The 2025 Twins have a legitimate chance to break this modern-day record

But what record might the Minnesota Twins break? We're glad you asked...
Ty France helping break an MLB record (that he helped set)? Tell me more!
Ty France helping break an MLB record (that he helped set)? Tell me more! | Brace Hemmelgarn/GettyImages

If all you've seen of Ty France in his career is this spring, you could be convinced he's the greatest hitter of all time. He's gone 11-for-20 to start spring training and is slashing a ridiculous .550/.591/1.050.

But he's kept his best skill quiet this spring.

So what is it exactly? I'm glad you asked.

France gets hit by pitches. Well, not yet this spring. But trust me. He gets hit by a LOT of pitches. Since his debut in 2019, he's been hit by 105 pitches — an average of 24 over 162 games.

For instance, consider the following and the fact that it's nearly 13 minutes (of your life that you'll never, ever get back) long:

Let's add a little context.

Since France's rookie season, only Mark Canha (113 times) has been hit by more pitches. France is one of three batters hit by 100-plus pitches in that time frame, along with Canha and the currently unsigned Anthony Rizzo (104).

No other batter has been hit more than 86 times.

No player in Minnesota Twins history has been hit by 24 pitches in any season, let alone average that mark. In fact, Willi Castro set the single-season mark for the Twins last season with 21; more on that later.

Here's a different way to look at it with France: he's been hit 105 times in 10,473 pitches faced. That comes out to once every 99.7 pitches faced. For Canha, that mark is once every 106.7 pitches faced, and for Rizzo it's once every 104.8 pitches.

In perhaps a more digestible way, France has been hit once every 26.8 plate apperances. If you assume four plate appearances in an average game, that's getting hit once a week, more or less.

That's a tough rate with the neighborhood bully, let alone fastballs averaging 93.3 mph like they did last season, when the average fastball reading has stayed the same or increased over every single season since the data became available in 2009 (2020 excluded for, um, reasons).
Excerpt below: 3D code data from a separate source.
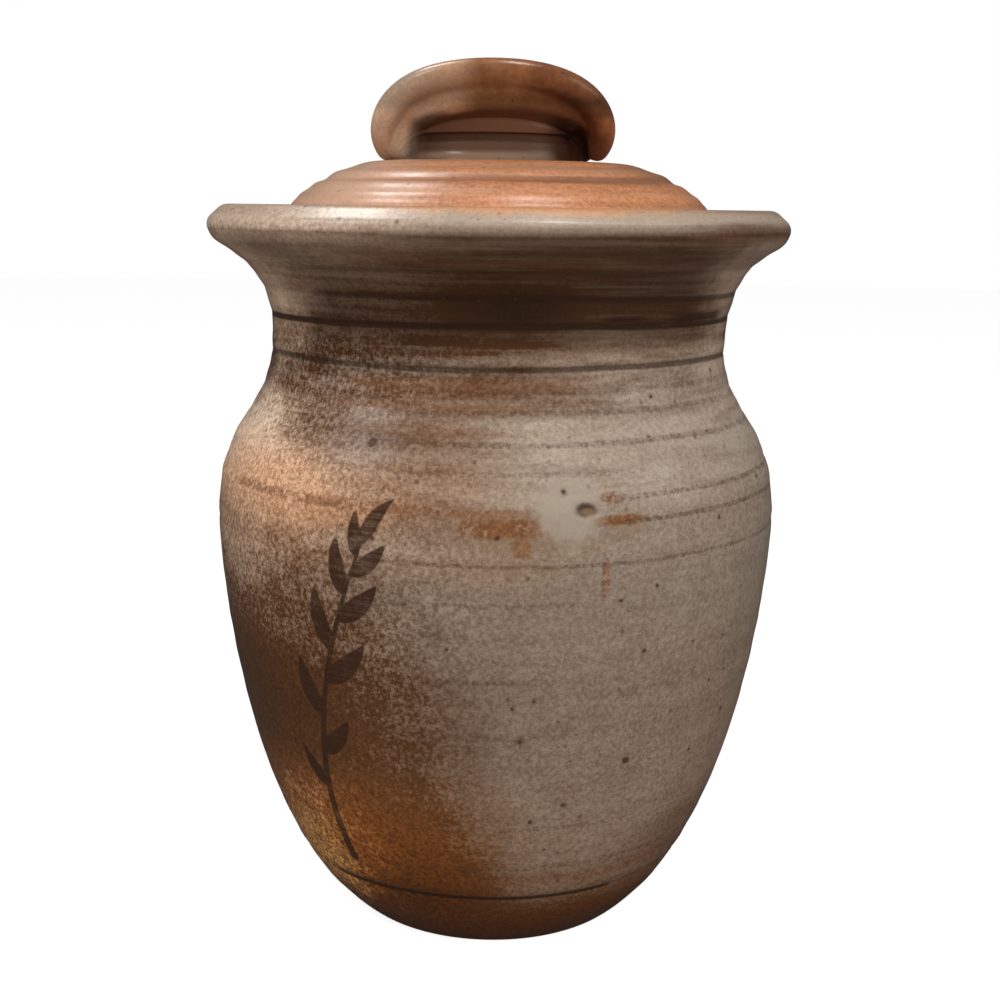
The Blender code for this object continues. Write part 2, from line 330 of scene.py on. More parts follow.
THROWING_RIDGES = (  # height, rise, half width
    (12, 0.14, 2.2),
    (21.6, -0.24, 0.9),
    (24.6, 0.12, 1.6),
    (33, 0.08, 2.4),
    (44, 0.09, 3),
    (55, 0.07, 3),
    (66.5, 0.09, 2.6),
    (79, 0.08, 2.6),
    (90.5, 0.10, 2.2),
    (104, 0.07, 2.8),
    (119.8, -0.15, 1),
    (122.4, 0.14, 1.8),
    (133.2, 0.26, 2.3),
    (137.6, -0.16, 0.9),
    (143.5, 0.14, 2),
    (150.2, -0.15, 0.8),
    (153.6, 0.13, 1.6),
    (157.4, -0.14, 0.8),
    (160.6, 0.13, 1.4),
    (167, -0.20, 0.9),
    (170.4, 0.12, 1.5),
    (177.6, -0.22, 1.1),
    (181, 0.12, 1.3),
    (184.5, -0.16, 0.9),
    (187.2, 0.12, 1.2),
    (191.4, -0.14, 0.8),
    (193.4, 0.10, 0.9),
)
FINE_SECTOR = (-56.0, -8.0, 96)  # from, to, steps
PIT_SECTOR = (11.0, 22.0, 14)
BETWEEN_STEPS, BACK_STEPS = 7, 78
PIT = (16.6, 133.6)  # turn, height
SETTLED = (1.5, 198.0)  # heights between which the rings lean and wobble


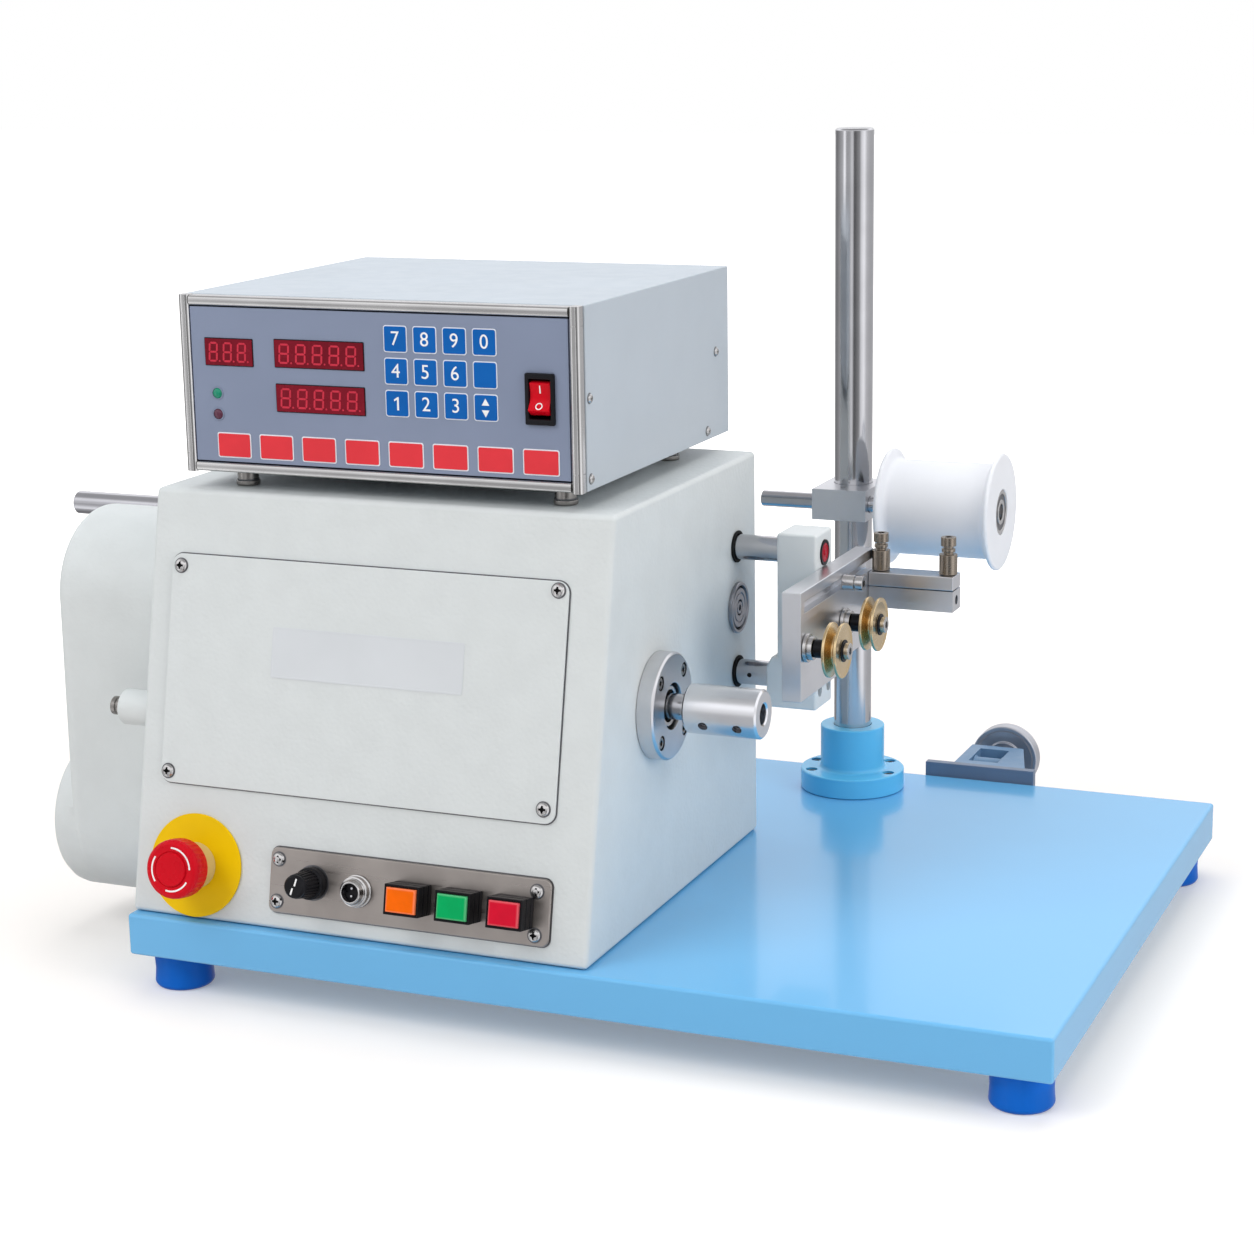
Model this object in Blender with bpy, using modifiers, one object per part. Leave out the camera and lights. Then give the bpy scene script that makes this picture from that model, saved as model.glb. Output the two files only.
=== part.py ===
"""Bench coil winding machine, built as separate solids in metres with +Z up.

Places are written in the base plate's own frame: X runs right from the plate's left edge,
Y runs back from its front edge and Z runs up from its top face. The empty called
machine_frame carries that frame, so that the floor under the middle of the machine is the origin.
Controls sit on the housing's leaning front, in a frame of their own: u to the right,
v up the slope and w out of the face.
"""
import bmesh
import bpy
from math import acos, atan2, cos, hypot, pi, radians, sin, tan
from mathutils import Matrix, Vector

# Shared clearances and counts
fit_gap = 0.0003
overrun = 0.002
small_steps = 12
medium_steps = 16
large_steps = 28
arc_steps = 3
smooth_limit = radians(35)
merge_limit = 0.00001

# Base plate and feet
base_width = 0.550
base_depth = 0.430
base_thickness = 0.025
base_edge = 0.002
foot_radius = 0.0175
foot_waist = 0.0165
foot_height = 0.022
foot_round = 0.003
foot_inset_x = 0.022
foot_inset_y = 0.024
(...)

Or to say it differently, fastball velocity has never declined for as long as it has been measured and cataloged (by Fangraphs, anyhow).

I don't have every player's records all-time, but I feel reasonably sure that France is one of a select few — maybe just him — who've been hit at least once per every 100 pitches faced over any appreciable sample size.

This has helped France post solid on-base percentages despite a mediocre career walk rate of 6.5 percent. If you convert all of his times hit by a pitch into walks, it's been as though he's walked in 10.2 percent of his plate appearances. In fact, oddly enough, he's been hit by 105 pitches in 2,819 career plate appearances and has walked 182 times.

That's a lot closer that I was expecting.

Obviously, adding being hit by a pitch to walks is not remotely scientific, but getting hit by a pitch is functionally the same as being walked — black-and-blue boo-boos excluded.

But why are we talking about this anyway? I'm glad you asked.

Last year's Twins were hit by 101 pitches. That's not really easy to compute or compare to, but it's the eighth-highest mark in the modern era (since 1901). In baseball history, a few teams had some anomalous seasons of getting hit by pitches before the turn of the century — the 20th century, I mean — but in general, the groundswell of drillings has been a reasonably recent phenomena.

Last year's Mariners set the single-season record (modern era, again) with 116 beanings. The 2023 Mariners also hold the third spot on the list (111).

Adding France to a Twins team that was already hit by 101 pithes last season is downright diabolical.

Restated: the Twins have a very real chance of breaking the modern record set last season by the Mariners and their secret weapon might be a Seattle castoff.

Also, funnily enough, in addition to the Mariners leading MLB in batters hit by pitches with the Twins finishing second, the Cincinnati Reds were tied for fourth with the Guardians. They're the club France finished the 2025 season with.

For the 2025 Twins, the rest of the gang is back, for the most part.

Last season's leaders on the Twins were Castro (21), Matt Wallner (16 in just 261 PA!), Ryan Jeffers (14), Byron Buxton (11) and Jose Miranda (six, tied with the departed Carlos Santana and Kyle Farmer).

So this means the Twins are adding one of the all-time HBP demons in France, are angling for hopefully twice as many plate appearances from Wallner this season compared to last and could very easily see more Jeffers in the lineup than last season. The team leader is still back in the picture and likely to play a lot, too.

After all, we know that getting hit by pitches is a skill.

That's it. I don't have any more of a theory other than to get out in front of this and see if it's any sort of storyline this season. I don't think teams are seeking to drill Twins hitters like they're Tommy Pham, and the Twins made a fantasy football faux pas.

...but if it ends up being a thing in 2025, make sure you tell 'em your old pal BW sent ya.